AI Works

AI Works at Sift: Human Judgment in the Loop

Post by
Bethany Grabher

Earlier this year, Sift launched an internal GenAI enablement program we call AI Works. The goal isn’t to “add AI” everywhere, it’s to build fluency across our teams, experiment thoughtfully and learn where AI can meaningfully improve how we work.

Every week, our teams explore real use cases, test tools, share what works (and what doesn’t) and develop a point of view on how to apply AI responsibly in day-to-day work. It’s part of how we’re building a culture that is curious, practical and grounded in judgment (not hype).

This piece is a small example of the kinds of conversations happening inside Sift. These discussions help us understand when AI accelerates clarity and collaboration, and when a human needs to take the lead.

We’re doing this work intentionally to work smarter (not louder), improve decision-making and focus and to be a stronger partner to the health systems we serve.

Unedited AI

Great intern. Terrible finisher.

You know the move, your favorite LLM spits out a draft in 14 seconds, and you think, "wow, I am a genius of efficiency," and then you drop it directly into Slack, your boss’s inbox, or (worst) LinkedIn.

But here’s the thing, AI doesn’t know your audience. It doesn’t know the politics of your team. It doesn’t know that your CFO is allergic to adjectives (innovative synergy). And it doesn’t know that your partner reads tone like an FBI profiler.

So, your LLM draft?

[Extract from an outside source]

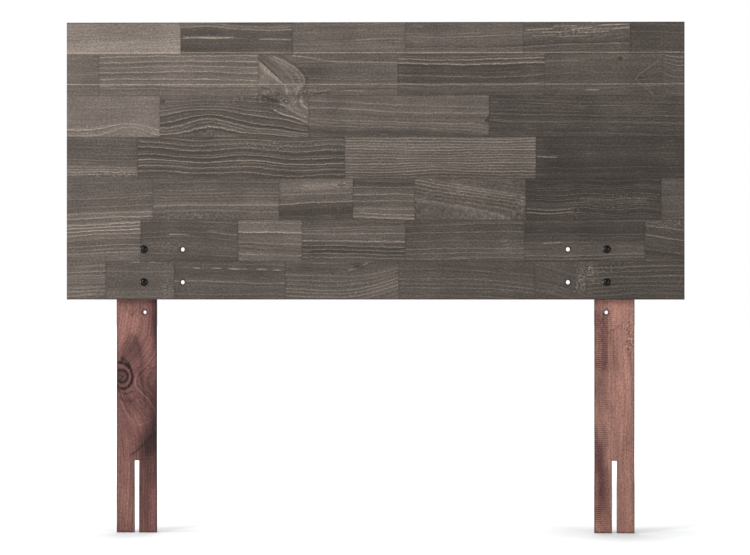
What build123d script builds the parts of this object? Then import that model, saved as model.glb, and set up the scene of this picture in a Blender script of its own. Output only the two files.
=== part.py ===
from build123d import *
import math
import os

# A bed headboard: a panel glued up from finger-jointed staves, carried on two
# slotted legs by four carriage bolts, each with a washer and a hex nut.
# Millimetres. +X is to the right as seen from the front, -Y is the front and
# +Z is up. The origin is on the floor, at the centre of the whole footprint.

# The panel
PANEL_WIDTH = 1372.0
OVERALL_HEIGHT = 1135.0
PANEL_THICKNESS = 19.0
TOP_ROW_HEIGHT = 71.0
ROW_HEIGHT = 92.0
BOTTOM_ROW_HEIGHT = 85.0
EDGE_RADIUS = 3.0

# Two decorative V-grooves run along the whole front face
GROOVE_WIDTH = 3.0
GROOVE_DEPTH = 1.5
GROOVE_DROPS = (68.0, 138.0)

# Stave lengths from left to right, one list for each row from the top down.
# None marks the stave that takes up whatever length is left in its row.
STAVE_LENGTHS = (
    (254.0, 249.0, 250.0, None, 236.0, 121.0),
    (72.0, None, 309.0, 326.0, 261.0, 49.0),
    (208.0, 330.0, None, 433.0),
    (158.0, None, 424.0, 329.0),
    (192.0, 281.0, 164.0, 137.0, 246.0, None, 52.0),
    (165.0, 217.0, 142.0, 229.0, None, 266.0, 88.0),
    (87.0, 153.0, 247.0, 251.0, None, 114.0, 218.0),
)

# The finger joints lie flat, so a plain line shows on the panel's two faces
FINGER_COUNT = 4
FINGER_LENGTH = 10.0

# The legs
LEG_WIDTH = 89.0
LEG_THICKNESS = 19.0
LEG_EDGE_RADIUS = 1.5
LEG_INSET = 109.5
LEG_ABOVE_BOLT = 79.5
SLOT_WIDTH = 11.0
SLOT_LENGTH = 160.0

# The bolt columns stand inboard of each leg's middle line
BOLT_OFFSET = 18.0
LOWER_BOLT_RISE = 38.5
BOLT_SPACING = 73.0
SPARE_COLUMN_STEP = 86.0
SPARE_PANEL_HOLE = 9.5
SPARE_LEG_HOLE_DROP = 67.0
HOLE_CLEARANCE = 0.3

# A 5/16 in carriage bolt with its washer and nut
BOLT_DIAMETER = 7.9
BOLT_TAIL = 10.45
HEAD_DIAMETER = 17.5
HEAD_HEIGHT = 4.2
HEAD_RIM = 0.5
NECK_LENGTH = 5.0
NECK_CLEARANCE = 0.1
BOLT_TIP_CHAMFER = 0.8
WASHER_DIAMETER = 22.0
WASHER_THICKNESS = 1.8
WASHER_CLEARANCE = 0.75
NUT_ACROSS_FLATS = 12.7
NUT_THICKNESS = 6.75
NUT_CHAMFER = 0.7
THREAD_CLEARANCE = 0.05

# Places that follow from the sizes above
ROW_HEIGHTS = [TOP_ROW_HEIGHT]
ROW_HEIGHTS += [ROW_HEIGHT] * (len(STAVE_LENGTHS) - 2)
ROW_HEIGHTS += [BOTTOM_ROW_HEIGHT]
PANEL_HEIGHT = sum(ROW_HEIGHTS)
PANEL_BOTTOM = OVERALL_HEIGHT - PANEL_HEIGHT
BOLT_LENGTH = PANEL_THICKNESS + LEG_THICKNESS + WASHER_THICKNESS + NUT_THICKNESS + BOLT_TAIL
PANEL_FRONT = HEAD_HEIGHT - (HEAD_HEIGHT + BOLT_LENGTH) / 2
PANEL_BACK = PANEL_FRONT + PANEL_THICKNESS
LEG_BACK = PANEL_BACK + LEG_THICKNESS
WASHER_BACK = LEG_BACK + WASHER_THICKNESS
LEG_X = PANEL_WIDTH / 2 - LEG_INSET - LEG_WIDTH / 2
BOLT_X = LEG_X - BOLT_OFFSET
SPARE_X = BOLT_X - SPARE_COLUMN_STEP
LOWER_BOLT_Z = PANEL_BOTTOM + LOWER_BOLT_RISE
UPPER_BOLT_Z = LOWER_BOLT_Z + BOLT_SPACING
LEG_LENGTH = UPPER_BOLT_Z + LEG_ABOVE_BOLT
SPARE_LEG_HOLE_Z = LOWER_BOLT_Z - SPARE_LEG_HOLE_DROP
BOLT_HOLE_RADIUS = BOLT_DIAMETER / 2 + HOLE_CLEARANCE
CUT_MARGIN = 5.0


def block(x_min, x_max, y_min, y_max, z_min, z_max):
    """A box between two opposite corners."""
    size = (x_max - x_min, y_max - y_min, z_max - z_min)
    return Pos(x_min, y_min, z_min) * Box(*size, align=(Align.MIN, Align.MIN, Align.MIN))


def along_y(shape, x, y, z):
    """A shape drawn up the Z axis, laid over to point backwards from (x, y, z)."""
    return Pos(x, y, z) * Rot(X=-90) * shape


def drill(radius, x, z, y_min, y_max):
    """A round cutter through everything between two depths."""
    length = y_max - y_min + 2 * CUT_MARGIN
    cutter = Cylinder(radius, length, align=(Align.CENTER, Align.CENTER, Align.MIN))
    return along_y(cutter, x, y_min - CUT_MARGIN, z)


def bolt_places():
    """Each bolt's name with its place in the panel's plane."""
    for side, x in (("left", -BOLT_X), ("right", BOLT_X)):
        yield f"{side}_upper", x, UPPER_BOLT_Z
        yield f"{side}_lower", x, LOWER_BOLT_Z


def machined_panel():
    """The whole glued panel after edge rounding, grooving and drilling."""
    half_width = PANEL_WIDTH / 2
    panel = block(-half_width, half_width, PANEL_FRONT, PANEL_BACK, PANEL_BOTTOM, OVERALL_HEIGHT)
    rims = panel.faces().filter_by(Axis.Y).edges()
    panel = fillet(rims, EDGE_RADIUS)
    for drop in GROOVE_DROPS:
        panel -= groove(OVERALL_HEIGHT - drop)
    for _, x, z in bolt_places():
        panel -= drill(BOLT_HOLE_RADIUS, x, z, PANEL_FRONT, PANEL_BACK)
        panel -= neck_pocket(x, z)
    for x in (-SPARE_X, SPARE_X):
        for z in (LOWER_BOLT_Z, UPPER_BOLT_Z):
            panel -= drill(SPARE_PANEL_HOLE / 2, x, z, PANEL_FRONT, PANEL_BACK)
    return panel


def groove(z):
    """A V-shaped cutter along the panel's front, wide at the face."""
    half = GROOVE_WIDTH / 2
    slope = half / GROOVE_DEPTH
    outer = CUT_MARGIN * slope
    corners = [
        (PANEL_FRONT + GROOVE_DEPTH, z),
        (PANEL_FRONT - CUT_MARGIN, z - half - outer),
        (PANEL_FRONT - CUT_MARGIN, z + half + outer),
    ]
    length = PANEL_WIDTH + 2 * CUT_MARGIN
    profile = Plane.YZ * make_face(Polyline(*corners, close=True))
    return Pos(-length / 2, 0, 0) * extrude(profile, length, dir=(1, 0, 0))


def neck_pocket(x, z):
    """The square seat that a carriage bolt's neck pulls into the wood."""
    half = BOLT_DIAMETER / 2 + NECK_CLEARANCE
    y_min = PANEL_FRONT - CUT_MARGIN
    y_max = PANEL_FRONT + NECK_LENGTH + NECK_CLEARANCE
    return block(x - half, x + half, y_min, y_max, z - half, z + half)


def stave_lengths(lengths):
    """A row's stave lengths, with the open one filled in."""
    rest = PANEL_WIDTH - sum(length for length in lengths if length is not None)
    return [rest if length is None else length for length in lengths]


def finger_line(x):
    """Points of one finger joint in plan, from the front face to the back."""
    step = PANEL_THICKNESS / (2 * FINGER_COUNT)
    depths = [PANEL_FRONT + step * k for k in range(2 * FINGER_COUNT + 1)]
    return [(x + FINGER_LENGTH * (k % 2), y) for k, y in enumerate(depths)]


def end_line(x):
    """The plain sawn end of a row, from the front face to the back."""
    return [(x, PANEL_FRONT), (x, PANEL_BACK)]


def staves(panel):
    """Every stave as its own solid, cut out of the machined panel."""
    z_top = OVERALL_HEIGHT
    for row, (lengths, height) in enumerate(zip(STAVE_LENGTHS, ROW_HEIGHTS), start=1):
        x = -PANEL_WIDTH / 2
        left = end_line(x)
        pieces = stave_lengths(lengths)
        for number, length in enumerate(pieces, start=1):
            x += length
            right = end_line(x) if number == len(pieces) else finger_line(x)
            outline = make_face(Polyline(*left, *reversed(right), close=True))
            blank = Pos(0, 0, z_top - height) * extrude(outline, height, dir=(0, 0, 1))
            yield f"stave_{row}_{number}", panel & blank
            left = right
        z_top -= height


def leg(x, inboard):
    """One slotted leg; inboard is +1 or -1, towards the panel's middle."""
    half = LEG_WIDTH / 2
    body = block(x - half, x + half, PANEL_BACK, LEG_BACK, 0, LEG_LENGTH)
    body = fillet(body.edges().filter_by(Axis.Z), LEG_EDGE_RADIUS)
    body -= block(
        x - SLOT_WIDTH / 2, x + SLOT_WIDTH / 2,
        PANEL_BACK - CUT_MARGIN, LEG_BACK + CUT_MARGIN,
        -CUT_MARGIN, SLOT_LENGTH,
    )
    for z in (SPARE_LEG_HOLE_Z, LOWER_BOLT_Z, UPPER_BOLT_Z):
        body -= drill(BOLT_HOLE_RADIUS, x + inboard * BOLT_OFFSET, z, PANEL_BACK, LEG_BACK)
    return body


def carriage_bolt():
    """A domed head on a square neck and a round shank, drawn up the Z axis."""
    head_radius = HEAD_DIAMETER / 2
    dome_rise = HEAD_HEIGHT - HEAD_RIM
    dome_radius = (head_radius**2 + dome_rise**2) / (2 * dome_rise)
    dome_turn = math.asin(head_radius / dome_radius) / 2
    middle = (
        -dome_radius * math.sin(dome_turn),
        -HEAD_HEIGHT + dome_radius * (1 - math.cos(dome_turn)),
    )
    rim = Polyline((0, -HEAD_HEIGHT), (0, 0), (-head_radius, 0), (-head_radius, -HEAD_RIM))
    dome = ThreePointArc((-head_radius, -HEAD_RIM), middle, (0, -HEAD_HEIGHT))
    head = revolve(Plane.XZ * make_face([*rim.edges(), dome.edge()]), Axis.Z)
    up = (Align.CENTER, Align.CENTER, Align.MIN)
    neck = Box(BOLT_DIAMETER, BOLT_DIAMETER, NECK_LENGTH, align=up)
    shank = Cylinder(BOLT_DIAMETER / 2, BOLT_LENGTH, align=up)
    shank = chamfer(shank.edges().filter_by(GeomType.CIRCLE).sort_by(Axis.Z)[-1], BOLT_TIP_CHAMFER)
    return head + neck + shank


def washer():
    """A flat washer with its front face at Z = 0."""
    up = (Align.CENTER, Align.CENTER, Align.MIN)
    disc = Cylinder(WASHER_DIAMETER / 2, WASHER_THICKNESS, align=up)
    bore = Cylinder(BOLT_DIAMETER / 2 + WASHER_CLEARANCE, WASHER_THICKNESS, align=up)
    return disc - bore


def nut():
    """A hex nut with its front face at Z = 0 and both rims chamfered."""
    up = (Align.CENTER, Align.CENTER, Align.MIN)
    corner_radius = NUT_ACROSS_FLATS / math.sqrt(3)
    hexagon = extrude(RegularPolygon(corner_radius, 6), NUT_THICKNESS)
    turned = Cylinder(corner_radius, NUT_THICKNESS, align=up)
    rims = turned.edges().filter_by(GeomType.CIRCLE)
    turned = chamfer(rims, NUT_CHAMFER)
    bore = Cylinder(BOLT_DIAMETER / 2 + THREAD_CLEARANCE, NUT_THICKNESS, align=up)
    return (hexagon & turned) - bore


def nodes():
    """Every piece with its name."""
    yield from staves(machined_panel())
    yield "leg_left", leg(-LEG_X, 1)
    yield "leg_right", leg(LEG_X, -1)
    for name, x, z in bolt_places():
        yield f"bolt_{name}", along_y(carriage_bolt(), x, PANEL_FRONT, z)
        yield f"washer_{name}", along_y(washer(), x, LEG_BACK, z)
        yield f"nut_{name}", along_y(nut(), x, WASHER_BACK, z)


os.makedirs("parts", exist_ok=True)
for node_name, shape in nodes():
    export_step(shape, f"parts/{node_name}.step")
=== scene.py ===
"""A full-size bed headboard: grey-stained, wire-brushed pine staves on two red-stained pine legs."""

import math

import bpy
import numpy as np
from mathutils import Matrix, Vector


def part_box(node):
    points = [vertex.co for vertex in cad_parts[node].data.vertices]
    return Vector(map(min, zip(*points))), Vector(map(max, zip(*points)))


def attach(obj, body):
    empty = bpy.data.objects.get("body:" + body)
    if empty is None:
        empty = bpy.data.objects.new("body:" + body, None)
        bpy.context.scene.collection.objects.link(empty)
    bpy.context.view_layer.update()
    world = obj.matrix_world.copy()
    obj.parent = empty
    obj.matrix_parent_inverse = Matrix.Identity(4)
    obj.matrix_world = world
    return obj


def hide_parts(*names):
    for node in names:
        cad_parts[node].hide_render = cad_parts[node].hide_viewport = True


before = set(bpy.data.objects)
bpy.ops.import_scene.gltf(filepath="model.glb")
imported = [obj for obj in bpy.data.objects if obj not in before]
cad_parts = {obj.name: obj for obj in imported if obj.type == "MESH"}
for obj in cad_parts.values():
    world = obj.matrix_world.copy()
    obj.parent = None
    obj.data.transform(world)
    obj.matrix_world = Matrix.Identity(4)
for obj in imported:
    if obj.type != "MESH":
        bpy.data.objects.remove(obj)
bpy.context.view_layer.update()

MM = 0.001

# Sizes that the frame doesn't hold, in millimetres
PANEL_ROUND = 3.0
JOINT_BEVEL = 0.35
LEG_ROUND = 1.5
GROOVE_HALF = 1.5
GROOVE_DEPTH = 1.5
GROOVE_DROPS = (68.0, 138.0)
FINGER_LENGTH = 10.0
FINGER_REACH = 12.0
FINGER_STEPS = 8
SPARE_HOLE_RADIUS = 4.75
BOLT_HOLE_RADIUS = 4.25
THREAD_PITCH = 25.4 / 18
BRUSHED_DEPTH = 0.35

# Holes and slots: two columns of spare holes in the panel, one spare hole and one open slot in each leg
SPARE_COLUMN_X = 428.0
SPARE_LEG_DROP = 67.0
SLOT_HALF = 5.5
SLOT_LENGTH = 160.0
SLOT_ROUND = 0.6

# A hole is bent out of a square block of lattice cells, this many across and this many hole radii in
# half-width. The block's middle, this share of it, is left open.
HOLE_CELLS = 16
HOLE_BLOCK = 2.2
HOLE_OPEN = 0.5

# Lines in the wood: a pale line's share of its drawn width, the strength of the shadow beside it with its
# place and width, and the saw's pitch
THIN_LINE = 0.78
SHADOW_SHARE = 0.45
SHADOW_STEP = 2.4
SHADOW_WIDTH = 1.4
SAW_PITCH = 4.4

# Darkening at rims, as strength and then width in millimetres: stain with painted shade along the rounded
# outer edges of panel and legs, stain at the joints between staves, and painted shade of the wall round each
# hole; then the pale colour along the V-grooves, bare wood with a painted highlight
EDGE_STAIN_AND_SHADE = (0.7, 2.0)
JOINT_STAIN = (0.3, 0.9)
LEG_EDGE_STAIN_AND_SHADE = (0.8, 2.6)
HOLE_PAINTED_SHADE = (1.0, 3.2)
GROOVE_BARE_WOOD_AND_HIGHLIGHT = 0.62

# The hollow that a face settles to at its edges
MEAN_HOLLOW = 0.18

# Two steps that spread ring numbers evenly between 0 and 1, used alike in the mesh and in the material
GOLDEN_STEP = 0.618034
PLASTIC_STEP = 0.754878

# How far apart two boards' seeds put them in the shader's noise, along and across the grain
SEED_ALONG = 911
SEED_ACROSS = 517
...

It may look polished and feel helpful, but it’s not actually done.

Before you hit send, ask:

1) Is this true? (Annoying question, I know.)

2) Does it say one thing clearly, or 17 things vaguely?

3) Does it sound like me, or some sort of corporate wellness blog?

ChatGPT calls its outputs “a helpful intern’s first pass,” which is cute (and GPT goes hard into the intern metaphors), but the intern is not allowed to email the board. The part we humans do best is the judgment layer, including context, priorities, subtext and the sense of when to push and when to soften. AI doesn’t have taste (IMO) and it doesn’t know where the real stakes are.

So yes, use the intern, but don’t let the intern run the meeting.

**Harvard Business Review more bluntly called this "AI workslop."